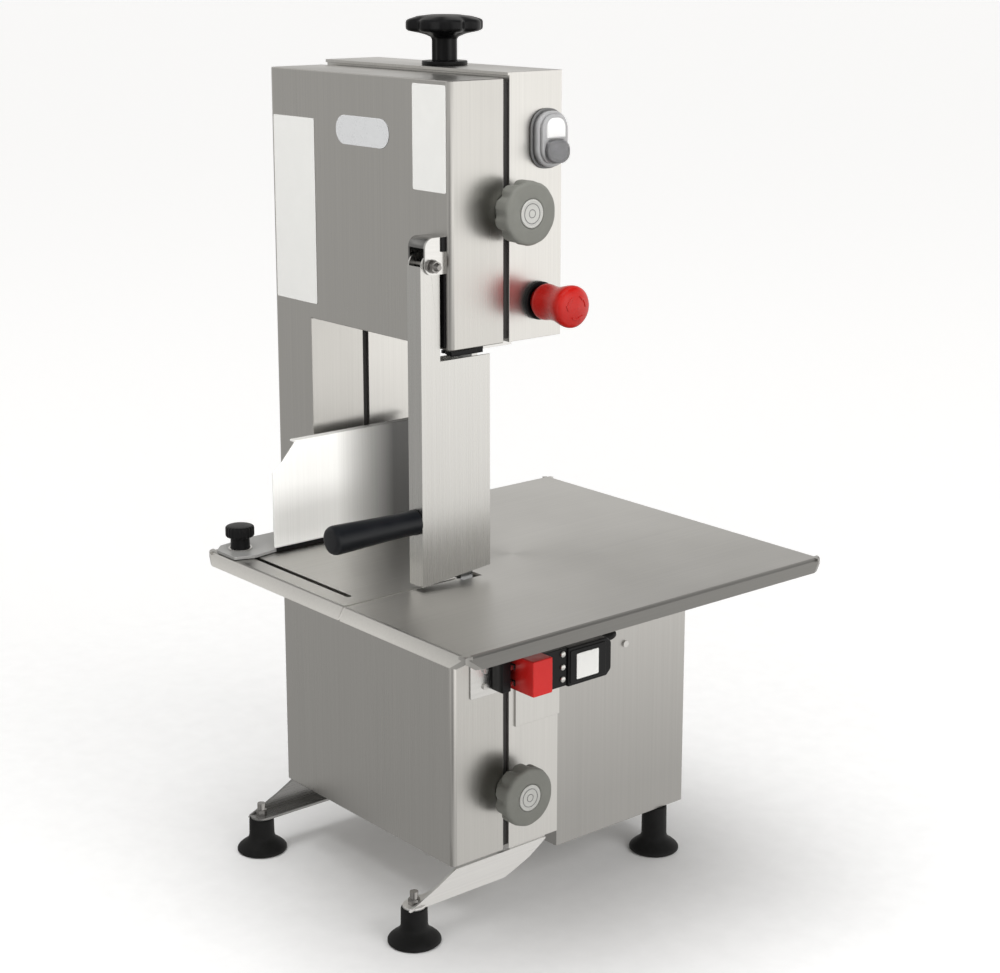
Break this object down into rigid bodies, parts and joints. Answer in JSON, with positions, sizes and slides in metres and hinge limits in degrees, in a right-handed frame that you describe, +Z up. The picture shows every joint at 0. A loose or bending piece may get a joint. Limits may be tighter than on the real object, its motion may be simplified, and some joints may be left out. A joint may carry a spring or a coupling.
{
  "type": "bone saw",
  "caption": "Counter-top bone band saw: stainless C-frame with two band wheels, hinged front door, table with sliding fence, hanging pusher arm, clamp knobs and push buttons.",
  "frame": {"origin": "centre of the whole saw's outline at the level its feet stand on", "axes": "+Z up; -Y towards the operator (the door's front face); +X to the operator's right, where the clamp knobs and buttons are"},
  "size_m": [0.453, 0.4564, 0.8525],
  "materials": {
    "stainless": "brushed sheet, fine vertical grain",
    "bright_steel": "machined, satin",
    "band_steel": "cold-rolled strip with ground teeth",
    "cast_alloy": "cast and turned",
    "motor_paint": "satin grey paint",
    "black_plastic": "moulded, fine texture",
    "black_rubber": "matt",
    "grey_plastic": "moulded, fine texture",
    "pale_plastic": "smooth",
    "red_plastic": "smooth",
    "dark_plastic": "smooth",
    "plate_film": "thin printed film"
  },
  "bodies": {
    "frame": {"rear_housing": "stainless", "seam_gasket": "black_rubber", "motor_box": "stainless", "hinge_leaves": "bright_steel", "leg_brackets": "stainless", "rubber_feet": "black_rubber", "foot_studs": "bright_steel", "table": "stainless", "table_rails": "stainless", "band": "band_steel", "motor_body": "motor_paint", "motor_flange": "motor_paint", "carriage_guides": "bright_steel", "knob_collar": "black_plastic", "band_guides": "black_plastic", "guide_brackets": "stainless", "frame_screws": "bright_steel", "stop_collar": "black_plastic", "button_gasket": "black_rubber", "button_bezel": "grey_plastic", "switch_plate": "stainless", "switch_body": "black_plastic", "switch_head": "red_plastic", "switch_lid": "pale_plastic", "switch_screws": "bright_steel", "switch_cable": "black_rubber", "cable_gland": "black_plastic"},
    "door": {"door": "stainless", "door_hinge_leaves": "bright_steel", "arm_bracket": "stainless", "pivot_bolt": "bright_steel", "switch_key": "black_plastic", "key_prongs": "bright_steel", "label_plates": "plate_film", "front_badge": "plate_film", "arm_pad": "black_rubber"},
    "arm": {"pusher_arm": "stainless", "arm_handle": "black_plastic"},
    "fence": {"fence": "stainless", "fence_nut": "bright_steel"},
    "fence_clamp": {"fence_knob": "black_plastic"},
    "drive": {"lower_wheel": "cast_alloy", "motor_shaft": "bright_steel", "lower_wheel_nut": "bright_steel"},
    "idler": {"upper_wheel": "cast_alloy", "wheel_bearings": "bright_steel"},
    "carriage": {"tension_carriage": "cast_alloy", "upper_axle": "bright_steel"},
    "tensioner": {"tension_knob": "black_plastic", "tension_screw": "bright_steel"},
    "upper_lock_stud": {"upper_stud": "bright_steel"},
    "upper_lock": {"upper_lock_knob": "grey_plastic", "upper_knob_cap": "pale_plastic"},
    "lower_lock_stud": {"lower_stud": "bright_steel"},
    "lower_lock": {"lower_lock_knob": "grey_plastic", "lower_knob_cap": "pale_plastic"},
    "stop_plunger": {"stop_stem": "dark_plastic"},
    "stop_mushroom": {"stop_head": "red_plastic"},
    "start_key": {"start_button": "pale_plastic"},
    "stop_key": {"stop_button": "dark_plastic"}
  },
  "joints": [
    {"name": "door_hinge", "type": "hinge", "parent": "frame", "child": "door", "pos_m": [-0.216, -0.04275, 0.4305], "axis": [0, 0, -1], "range_deg": [0, 110]},
    {"name": "arm_pivot", "type": "hinge", "parent": "door", "child": "arm", "pos_m": [0.04875, -0.12175, 0.6395], "axis": [-1, 0, 0], "range_deg": [0, 75]},
    {"name": "fence_slide", "type": "slide", "parent": "frame", "child": "fence", "axis": [1, 0, 0], "range_m": [-0.003, 0.14]},
    {"name": "fence_clamp_turn", "type": "hinge", "parent": "fence", "child": "fence_clamp", "pos_m": [-0.152, -0.19375, 0.3615], "axis": [0, 0, 1], "range_deg": [0, 360]},
    {"name": "drive_spin", "type": "hinge", "parent": "frame", "child": "drive", "pos_m": [-0.059, -0.07475, 0.19901], "axis": [0, 1, 0], "continuous": true},
    {"name": "carriage_slide", "type": "slide", "parent": "frame", "child": "carriage", "axis": [0, 0, 1], "range_m": [-0.008, 0]},
    {"name": "idler_spin", "type": "hinge", "parent": "carriage", "child": "idler", "pos_m": [-0.059, -0.07475, 0.6855], "axis": [0, 1, 0], "continuous": true},
    {"name": "tension_turn", "type": "hinge", "parent": "frame", "child": "tensioner", "pos_m": [-0.059, -0.01175, 0.8355], "axis": [0, 0, 1], "range_deg": [0, 1445]},
    {"name": "upper_stud_slide", "type": "slide", "parent": "frame", "child": "upper_lock_stud", "axis": [1, 0, 0], "range_m": [0, 0.003]},
    {"name": "upper_lock_turn", "type": "hinge", "parent": "upper_lock_stud", "child": "upper_lock", "pos_m": [0.088, -0.03925, 0.683], "axis": [1, 0, 0], "range_deg": [0, 722]},
    {"name": "lower_stud_slide", "type": "slide", "parent": "frame", "child": "lower_lock_stud", "axis": [1, 0, 0], "range_m": [0, 0.003]},
    {"name": "lower_lock_turn", "type": "hinge", "parent": "lower_lock_stud", "child": "lower_lock", "pos_m": [0.088, -0.03925, 0.128], "axis": [1, 0, 0], "range_deg": [0, 722]},
    {"name": "stop_push", "type": "slide", "parent": "frame", "child": "stop_plunger", "axis": [-1, 0, 0], "range_m": [0, 0.004]},
    {"name": "stop_twist", "type": "hinge", "parent": "stop_plunger", "child": "stop_mushroom", "pos_m": [0.108, -0.00475, 0.5975], "axis": [-1, 0, 0], "range_deg": [0, 45], "stiffness_Nm_per_rad": 0.03},
    {"name": "start_press", "type": "slide", "parent": "frame", "child": "start_key", "axis": [-1, 0, 0], "range_m": [0, 0.003], "stiffness_N_per_m": 800},
    {"name": "stop_press", "type": "slide", "parent": "frame", "child": "stop_key", "axis": [-1, 0, 0], "range_m": [0, 0.003], "stiffness_N_per_m": 800}
  ],
  "couplings": [
    {"joint": "idler_spin", "follows": "drive_spin", "ratio": 1},
    {"joint": "tension_turn", "follows": "carriage_slide", "rad_per_m": -3141.6},
    {"joint": "upper_lock_turn", "follows": "upper_stud_slide", "rad_per_m": 4188.8},
    {"joint": "lower_lock_turn", "follows": "lower_stud_slide", "rad_per_m": 4188.8}
  ]
}
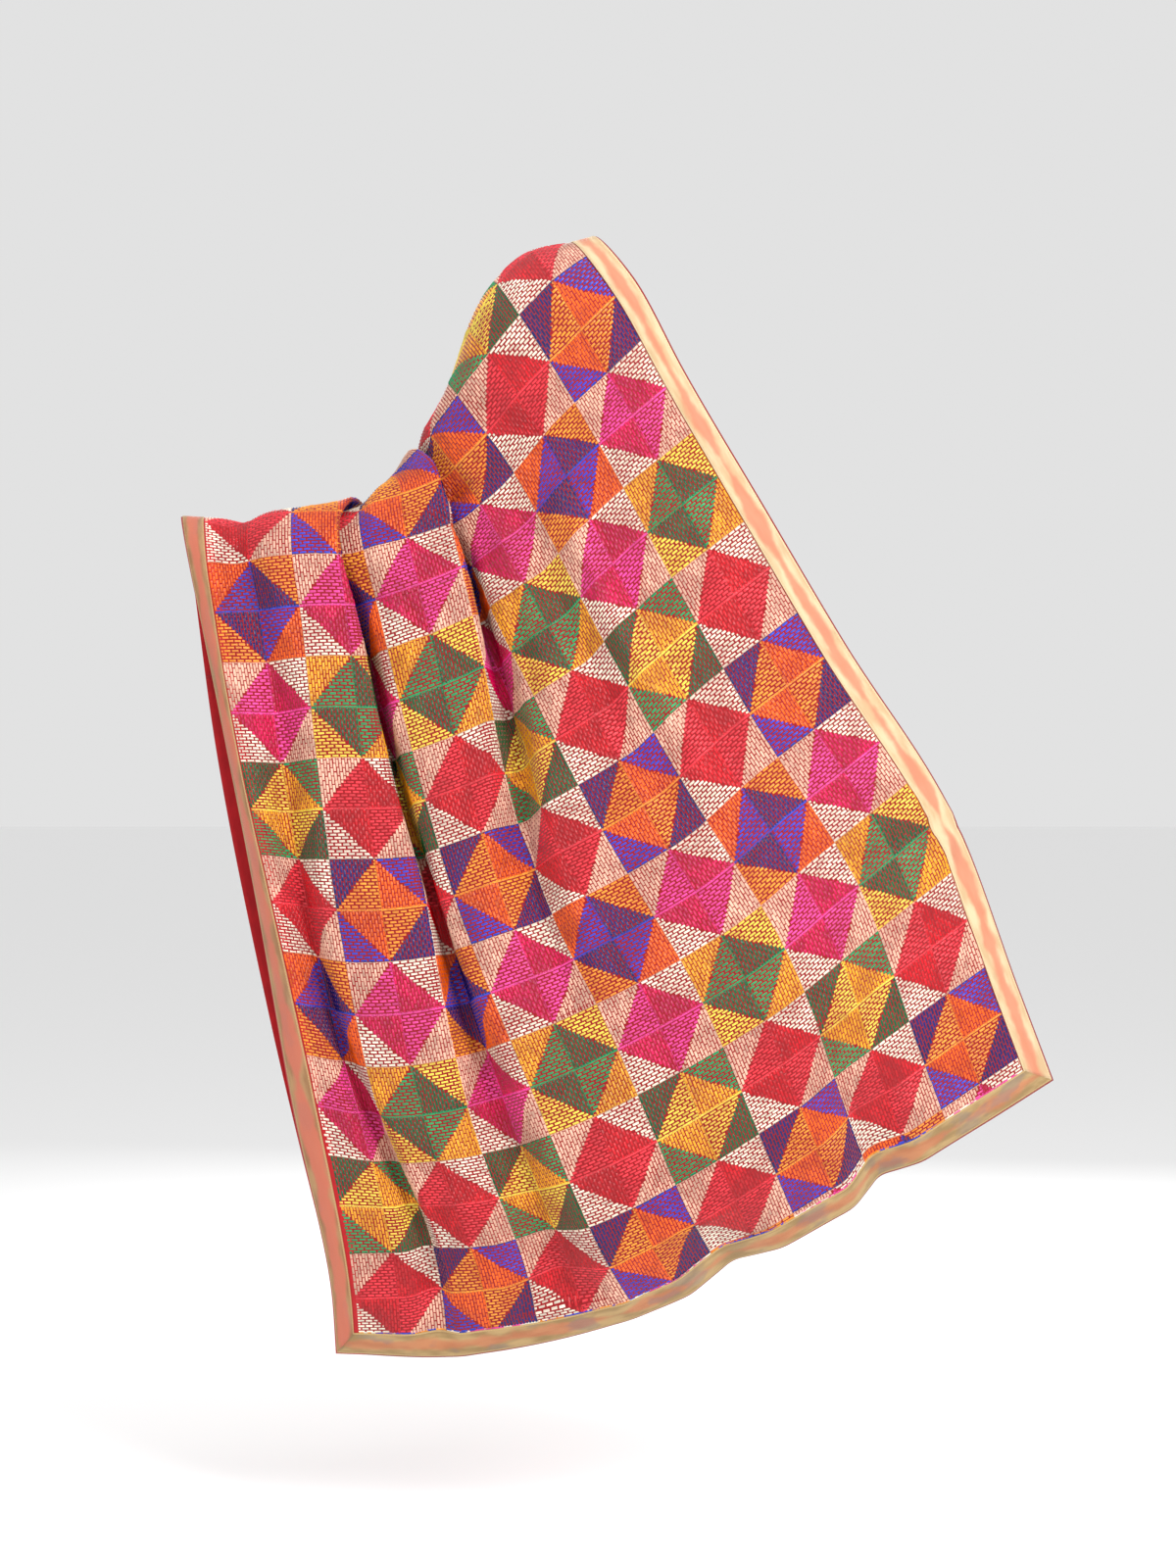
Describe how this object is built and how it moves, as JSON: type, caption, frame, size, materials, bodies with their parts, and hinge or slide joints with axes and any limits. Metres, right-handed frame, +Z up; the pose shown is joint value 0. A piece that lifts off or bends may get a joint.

-=-=-

→ Your task: Each line of the listing should be echoed back exactly.

→ Result for this task:
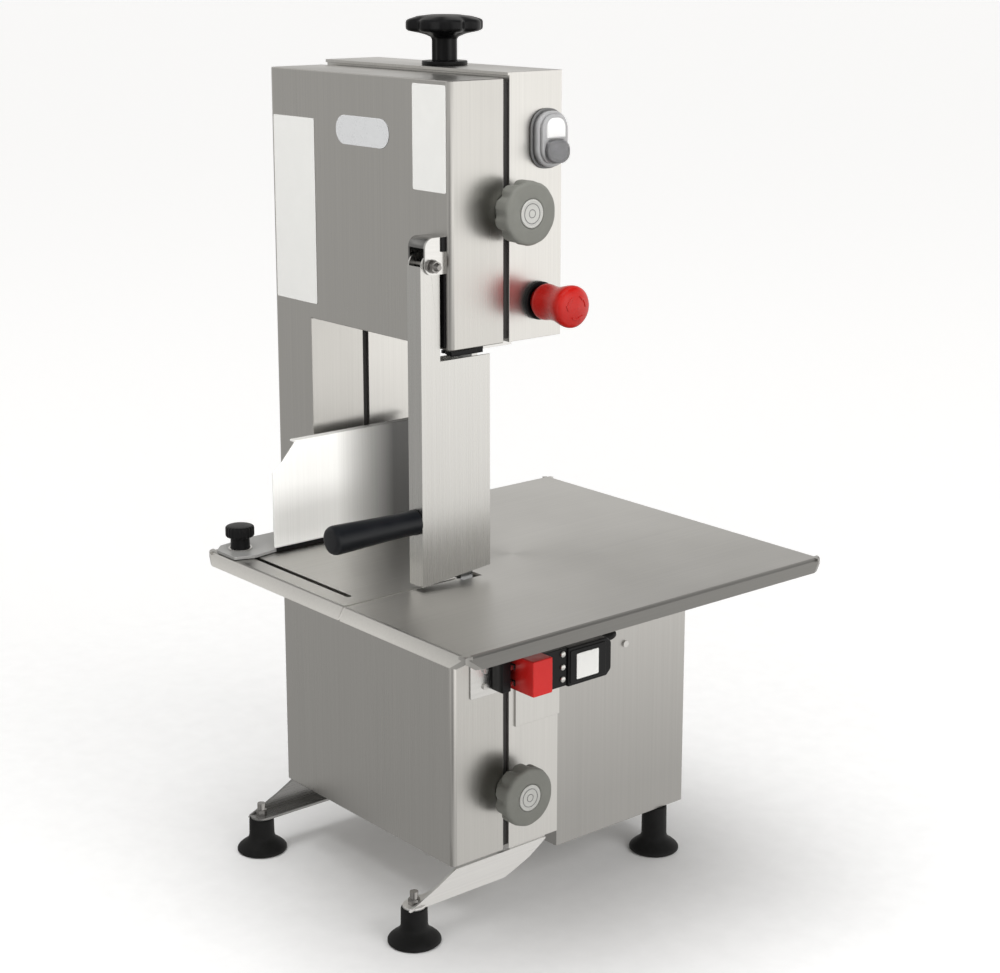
Break this object down into rigid bodies, parts and joints. Answer in JSON, with positions, sizes and slides in metres and hinge limits in degrees, in a right-handed frame that you describe, +Z up. The picture shows every joint at 0. A loose or bending piece may get a joint. Limits may be tighter than on the real object, its motion may be simplified, and some joints may be left out. A joint may carry a spring or a coupling.
{
  "type": "bone saw",
  "caption": "Counter-top bone band saw: stainless C-frame with two band wheels, hinged front door, table with sliding fence, hanging pusher arm, clamp knobs and push buttons.",
  "frame": {"origin": "centre of the whole saw's outline at the level its feet stand on", "axes": "+Z up; -Y towards the operator (the door's front face); +X to the operator's right, where the clamp knobs and buttons are"},
  "size_m": [0.453, 0.4564, 0.8525],
  "materials": {
    "stainless": "brushed sheet, fine vertical grain",
    "bright_steel": "machined, satin",
    "band_steel": "cold-rolled strip with ground teeth",
    "cast_alloy": "cast and turned",
    "motor_paint": "satin grey paint",
    "black_plastic": "moulded, fine texture",
    "black_rubber": "matt",
    "grey_plastic": "moulded, fine texture",
    "pale_plastic": "smooth",
    "red_plastic": "smooth",
    "dark_plastic": "smooth",
    "plate_film": "thin printed film"
  },
  "bodies": {
    "frame": {"rear_housing": "stainless", "seam_gasket": "black_rubber", "motor_box": "stainless", "hinge_leaves": "bright_steel", "leg_brackets": "stainless", "rubber_feet": "black_rubber", "foot_studs": "bright_steel", "table": "stainless", "table_rails": "stainless", "band": "band_steel", "motor_body": "motor_paint", "motor_flange": "motor_paint", "carriage_guides": "bright_steel", "knob_collar": "black_plastic", "band_guides": "black_plastic", "guide_brackets": "stainless", "frame_screws": "bright_steel", "stop_collar": "black_plastic", "button_gasket": "black_rubber", "button_bezel": "grey_plastic", "switch_plate": "stainless", "switch_body": "black_plastic", "switch_head": "red_plastic", "switch_lid": "pale_plastic", "switch_screws": "bright_steel", "switch_cable": "black_rubber", "cable_gland": "black_plastic"},
    "door": {"door": "stainless", "door_hinge_leaves": "bright_steel", "arm_bracket": "stainless", "pivot_bolt": "bright_steel", "switch_key": "black_plastic", "key_prongs": "bright_steel", "label_plates": "plate_film", "front_badge": "plate_film", "arm_pad": "black_rubber"},
    "arm": {"pusher_arm": "stainless", "arm_handle": "black_plastic"},
    "fence": {"fence": "stainless", "fence_nut": "bright_steel"},
    "fence_clamp": {"fence_knob": "black_plastic"},
    "drive": {"lower_wheel": "cast_alloy", "motor_shaft": "bright_steel", "lower_wheel_nut": "bright_steel"},
    "idler": {"upper_wheel": "cast_alloy", "wheel_bearings": "bright_steel"},
    "carriage": {"tension_carriage": "cast_alloy", "upper_axle": "bright_steel"},
    "tensioner": {"tension_knob": "black_plastic", "tension_screw": "bright_steel"},
    "upper_lock_stud": {"upper_stud": "bright_steel"},
    "upper_lock": {"upper_lock_knob": "grey_plastic", "upper_knob_cap": "pale_plastic"},
    "lower_lock_stud": {"lower_stud": "bright_steel"},
    "lower_lock": {"lower_lock_knob": "grey_plastic", "lower_knob_cap": "pale_plastic"},
    "stop_plunger": {"stop_stem": "dark_plastic"},
    "stop_mushroom": {"stop_head": "red_plastic"},
    "start_key": {"start_button": "pale_plastic"},
    "stop_key": {"stop_button": "dark_plastic"}
  },
  "joints": [
    {"name": "door_hinge", "type": "hinge", "parent": "frame", "child": "door", "pos_m": [-0.216, -0.04275, 0.4305], "axis": [0, 0, -1], "range_deg": [0, 110]},
    {"name": "arm_pivot", "type": "hinge", "parent": "door", "child": "arm", "pos_m": [0.04875, -0.12175, 0.6395], "axis": [-1, 0, 0], "range_deg": [0, 75]},
    {"name": "fence_slide", "type": "slide", "parent": "frame", "child": "fence", "axis": [1, 0, 0], "range_m": [-0.003, 0.14]},
    {"name": "fence_clamp_turn", "type": "hinge", "parent": "fence", "child": "fence_clamp", "pos_m": [-0.152, -0.19375, 0.3615], "axis": [0, 0, 1], "range_deg": [0, 360]},
    {"name": "drive_spin", "type": "hinge", "parent": "frame", "child": "drive", "pos_m": [-0.059, -0.07475, 0.19901], "axis": [0, 1, 0], "continuous": true},
    {"name": "carriage_slide", "type": "slide", "parent": "frame", "child": "carriage", "axis": [0, 0, 1], "range_m": [-0.008, 0]},
    {"name": "idler_spin", "type": "hinge", "parent": "carriage", "child": "idler", "pos_m": [-0.059, -0.07475, 0.6855], "axis": [0, 1, 0], "continuous": true},
    {"name": "tension_turn", "type": "hinge", "parent": "frame", "child": "tensioner", "pos_m": [-0.059, -0.01175, 0.8355], "axis": [0, 0, 1], "range_deg": [0, 1445]},
    {"name": "upper_stud_slide", "type": "slide", "parent": "frame", "child": "upper_lock_stud", "axis": [1, 0, 0], "range_m": [0, 0.003]},
    {"name": "upper_lock_turn", "type": "hinge", "parent": "upper_lock_stud", "child": "upper_lock", "pos_m": [0.088, -0.03925, 0.683], "axis": [1, 0, 0], "range_deg": [0, 722]},
    {"name": "lower_stud_slide", "type": "slide", "parent": "frame", "child": "lower_lock_stud", "axis": [1, 0, 0], "range_m": [0, 0.003]},
    {"name": "lower_lock_turn", "type": "hinge", "parent": "lower_lock_stud", "child": "lower_lock", "pos_m": [0.088, -0.03925, 0.128], "axis": [1, 0, 0], "range_deg": [0, 722]},
    {"name": "stop_push", "type": "slide", "parent": "frame", "child": "stop_plunger", "axis": [-1, 0, 0], "range_m": [0, 0.004]},
    {"name": "stop_twist", "type": "hinge", "parent": "stop_plunger", "child": "stop_mushroom", "pos_m": [0.108, -0.00475, 0.5975], "axis": [-1, 0, 0], "range_deg": [0, 45], "stiffness_Nm_per_rad": 0.03},
    {"name": "start_press", "type": "slide", "parent": "frame", "child": "start_key", "axis": [-1, 0, 0], "range_m": [0, 0.003], "stiffness_N_per_m": 800},
    {"name": "stop_press", "type": "slide", "parent": "frame", "child": "stop_key", "axis": [-1, 0, 0], "range_m": [0, 0.003], "stiffness_N_per_m": 800}
  ],
  "couplings": [
    {"joint": "idler_spin", "follows": "drive_spin", "ratio": 1},
    {"joint": "tension_turn", "follows": "carriage_slide", "rad_per_m": -3141.6},
    {"joint": "upper_lock_turn", "follows": "upper_stud_slide", "rad_per_m": 4188.8},
    {"joint": "lower_lock_turn", "follows": "lower_stud_slide", "rad_per_m": 4188.8}
  ]
}
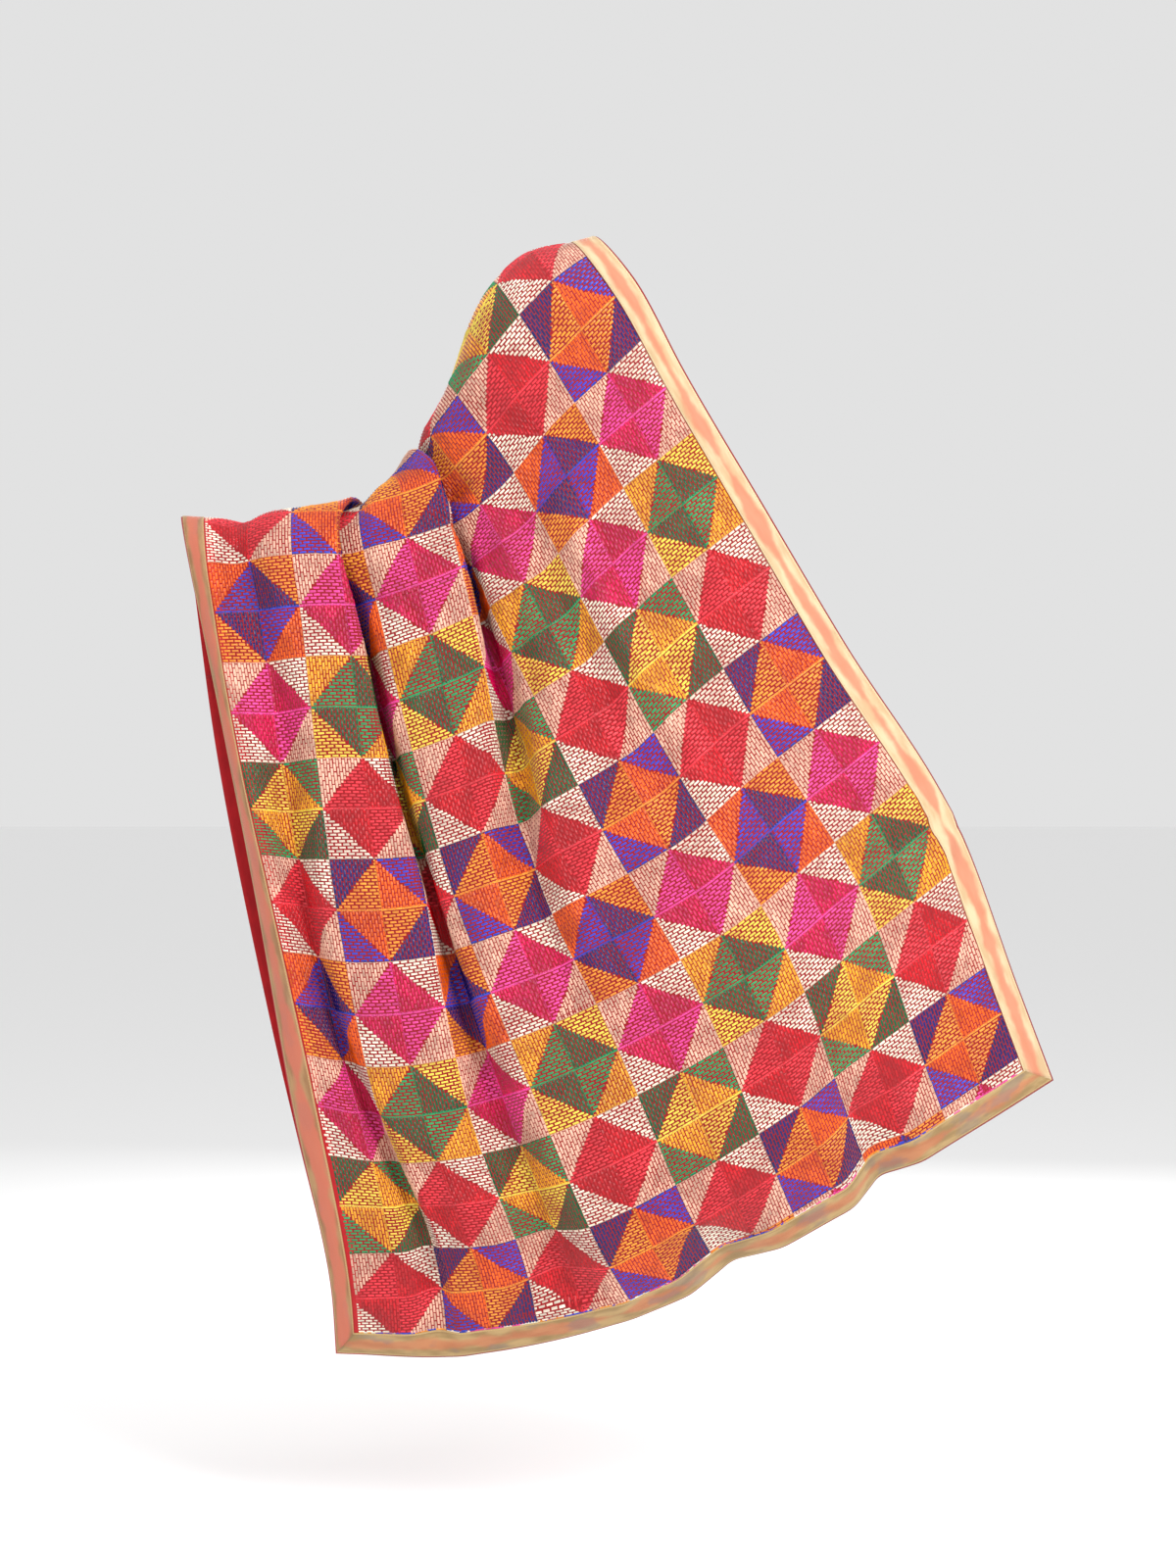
Describe how this object is built and how it moves, as JSON: type, caption, frame, size, materials, bodies with their parts, and hinge or slide joints with axes and any limits. Metres, right-handed frame, +Z up; the pose shown is joint value 0. A piece that lifts off or bends may get a joint.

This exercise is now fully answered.